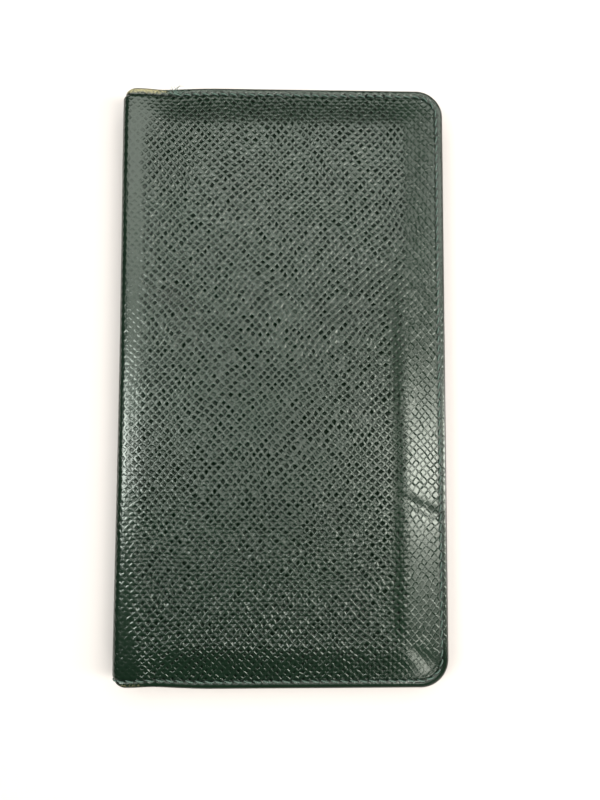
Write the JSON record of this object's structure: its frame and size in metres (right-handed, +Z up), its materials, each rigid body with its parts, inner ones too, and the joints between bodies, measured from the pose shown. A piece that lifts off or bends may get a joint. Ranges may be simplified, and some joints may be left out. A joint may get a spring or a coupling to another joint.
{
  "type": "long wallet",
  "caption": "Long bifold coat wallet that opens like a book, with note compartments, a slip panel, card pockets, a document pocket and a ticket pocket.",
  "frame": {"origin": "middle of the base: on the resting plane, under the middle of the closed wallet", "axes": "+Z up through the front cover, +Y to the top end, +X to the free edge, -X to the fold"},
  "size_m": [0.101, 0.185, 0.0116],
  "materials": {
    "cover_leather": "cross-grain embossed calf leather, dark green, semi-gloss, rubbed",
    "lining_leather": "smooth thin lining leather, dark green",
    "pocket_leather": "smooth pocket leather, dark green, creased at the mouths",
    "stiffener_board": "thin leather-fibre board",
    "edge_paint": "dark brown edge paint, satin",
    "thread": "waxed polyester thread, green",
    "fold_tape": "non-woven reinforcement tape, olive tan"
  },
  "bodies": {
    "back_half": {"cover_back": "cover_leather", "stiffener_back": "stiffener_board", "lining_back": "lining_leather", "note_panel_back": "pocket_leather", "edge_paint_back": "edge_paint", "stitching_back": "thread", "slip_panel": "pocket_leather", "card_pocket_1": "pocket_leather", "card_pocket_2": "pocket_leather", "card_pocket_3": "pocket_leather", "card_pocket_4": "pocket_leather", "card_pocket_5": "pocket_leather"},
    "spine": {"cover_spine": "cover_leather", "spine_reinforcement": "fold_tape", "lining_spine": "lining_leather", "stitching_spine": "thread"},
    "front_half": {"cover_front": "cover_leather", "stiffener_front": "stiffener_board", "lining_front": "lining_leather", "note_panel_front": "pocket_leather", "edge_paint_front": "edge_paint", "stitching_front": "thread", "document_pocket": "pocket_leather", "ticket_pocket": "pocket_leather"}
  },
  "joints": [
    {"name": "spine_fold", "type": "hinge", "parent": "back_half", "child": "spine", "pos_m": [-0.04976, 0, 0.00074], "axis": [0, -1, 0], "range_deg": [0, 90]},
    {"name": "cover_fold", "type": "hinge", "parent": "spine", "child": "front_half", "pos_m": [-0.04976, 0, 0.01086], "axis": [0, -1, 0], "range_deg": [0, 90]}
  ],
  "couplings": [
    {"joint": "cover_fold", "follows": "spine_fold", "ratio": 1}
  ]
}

● ● ● ● ●

EXERCISE TASK:
Restate every line of the data word for word.

ANSWER TO THIS TASK:
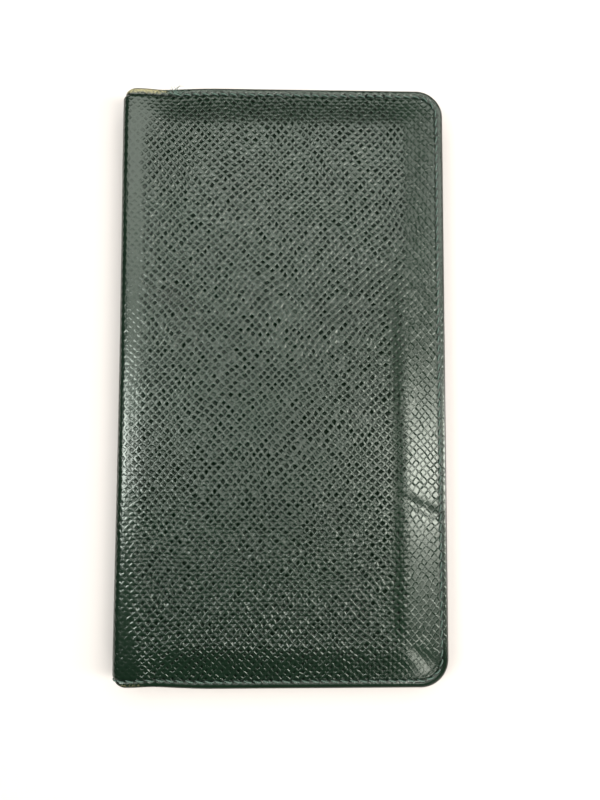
Write the JSON record of this object's structure: its frame and size in metres (right-handed, +Z up), its materials, each rigid body with its parts, inner ones too, and the joints between bodies, measured from the pose shown. A piece that lifts off or bends may get a joint. Ranges may be simplified, and some joints may be left out. A joint may get a spring or a coupling to another joint.
{
  "type": "long wallet",
  "caption": "Long bifold coat wallet that opens like a book, with note compartments, a slip panel, card pockets, a document pocket and a ticket pocket.",
  "frame": {"origin": "middle of the base: on the resting plane, under the middle of the closed wallet", "axes": "+Z up through the front cover, +Y to the top end, +X to the free edge, -X to the fold"},
  "size_m": [0.101, 0.185, 0.0116],
  "materials": {
    "cover_leather": "cross-grain embossed calf leather, dark green, semi-gloss, rubbed",
    "lining_leather": "smooth thin lining leather, dark green",
    "pocket_leather": "smooth pocket leather, dark green, creased at the mouths",
    "stiffener_board": "thin leather-fibre board",
    "edge_paint": "dark brown edge paint, satin",
    "thread": "waxed polyester thread, green",
    "fold_tape": "non-woven reinforcement tape, olive tan"
  },
  "bodies": {
    "back_half": {"cover_back": "cover_leather", "stiffener_back": "stiffener_board", "lining_back": "lining_leather", "note_panel_back": "pocket_leather", "edge_paint_back": "edge_paint", "stitching_back": "thread", "slip_panel": "pocket_leather", "card_pocket_1": "pocket_leather", "card_pocket_2": "pocket_leather", "card_pocket_3": "pocket_leather", "card_pocket_4": "pocket_leather", "card_pocket_5": "pocket_leather"},
    "spine": {"cover_spine": "cover_leather", "spine_reinforcement": "fold_tape", "lining_spine": "lining_leather", "stitching_spine": "thread"},
    "front_half": {"cover_front": "cover_leather", "stiffener_front": "stiffener_board", "lining_front": "lining_leather", "note_panel_front": "pocket_leather", "edge_paint_front": "edge_paint", "stitching_front": "thread", "document_pocket": "pocket_leather", "ticket_pocket": "pocket_leather"}
  },
  "joints": [
    {"name": "spine_fold", "type": "hinge", "parent": "back_half", "child": "spine", "pos_m": [-0.04976, 0, 0.00074], "axis": [0, -1, 0], "range_deg": [0, 90]},
    {"name": "cover_fold", "type": "hinge", "parent": "spine", "child": "front_half", "pos_m": [-0.04976, 0, 0.01086], "axis": [0, -1, 0], "range_deg": [0, 90]}
  ],
  "couplings": [
    {"joint": "cover_fold", "follows": "spine_fold", "ratio": 1}
  ]
}